Dans un tel arrangement, où la baisse de 80% du prix d'achat a été intégralement transformée en bénéfices, et n'a pas été répercutée sur la facture du consommateur, il serait absurde pour ce dernier de souscrire un engagement à long terme, même si les "baisses" de tarif annoncées sont réservées à ce type de contrat. Ceci n'aurait de sens que si des prix garantis protégeaient effectivement la clientèle des variations trop importantes sur les marchés internationaux. On voit surtout qu'un tel engagement permet au monopoleur de continuer à appliquer des tarifs sans aucun rapport avec la baisse considérable du prix du gaz naturel. Il n'existe d'ailleurs aucune justification possible au refus du monopoleur d'appliquer les baisses de tarifs au contrats à durée indéterminée. Bien au contraire, ces contrats se voyant appliquer les hausses plus rapidement, devraient également bénéficier plus vite des baisses de prix.
Ces
pratiques n'ont apparemment pas réveillé les fonctionnaires de la
"Commission de Régulation de l'Electricité et du Gaz" (CREG).
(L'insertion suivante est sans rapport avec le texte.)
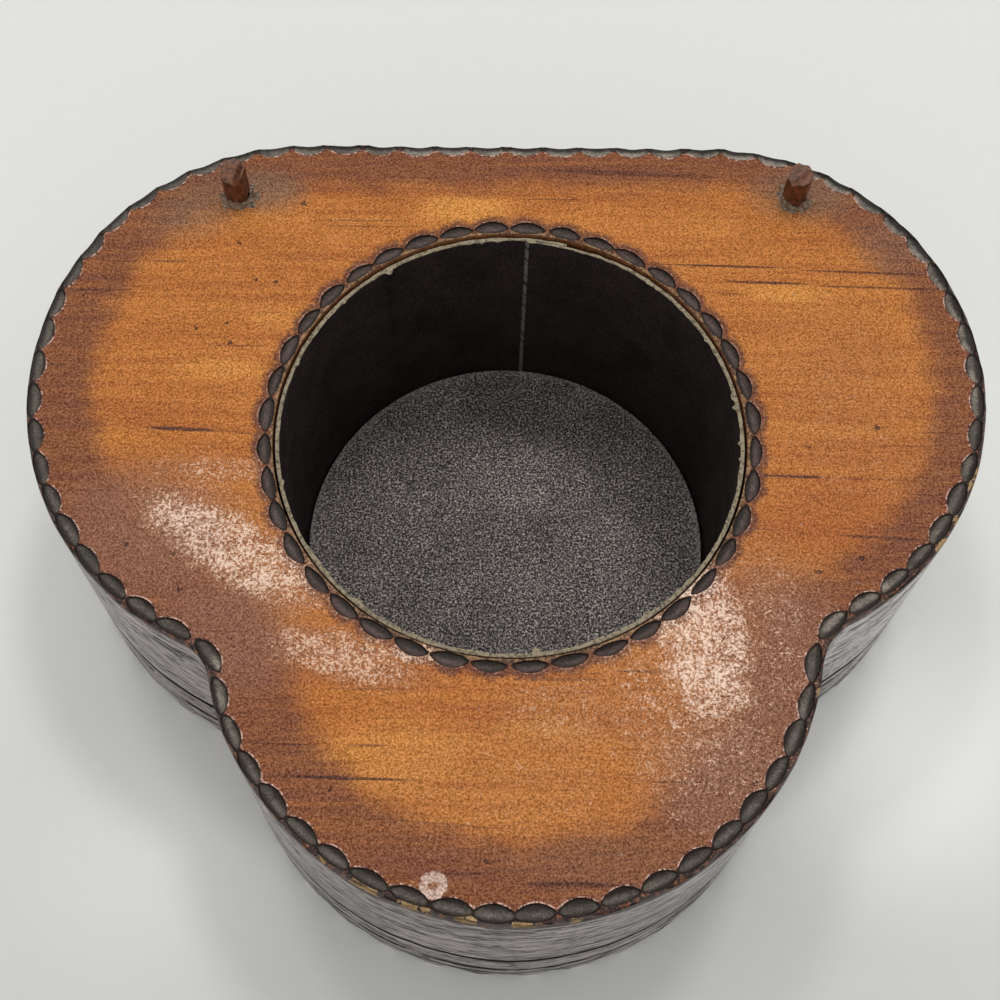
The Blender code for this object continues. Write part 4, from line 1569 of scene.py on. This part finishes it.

Cette
Commission semble moins concernée depuis trois ans par son mandat
("veiller aux intérêts essentiels des consommateurs") que par le
maintien des prélèvements au profit des administrations.
L'accès
facile aux médias publics, pour le fournisseur "historique", permet
au quasi-monopoleur de prétendre agir dans l'intérêt du consommateur, tout en agissant
différemment avec chaque consommateur individuellement, sachant que ce dernier
n'a pas accès aux mêmes moyens d'information, subira sans réagir les décisions
qui l'affectent, ou ne prendra pas la peine d'éplucher les documents fournis
par le fournisseur historique (il est vrai qu'en 20 ans, le nombre de pages
d'une facture est passé de une à dix, ce qui rend - peut-être
intentionnellement d'ailleurs - les factures bien plus opaques).
Puisque les Commissions de Régulation ne remplissent pas la fonction pour laquelle elles ont été créées, pourquoi ne pas utiliser les médias sociaux pour diffuser les informations, et inciter tout un chacun à éplucher ses factures, et - pourquoi pas? - s'indigner: cette fois, ce serait pour la bonne cause: son propre intérêt et non celui des bureaucraties.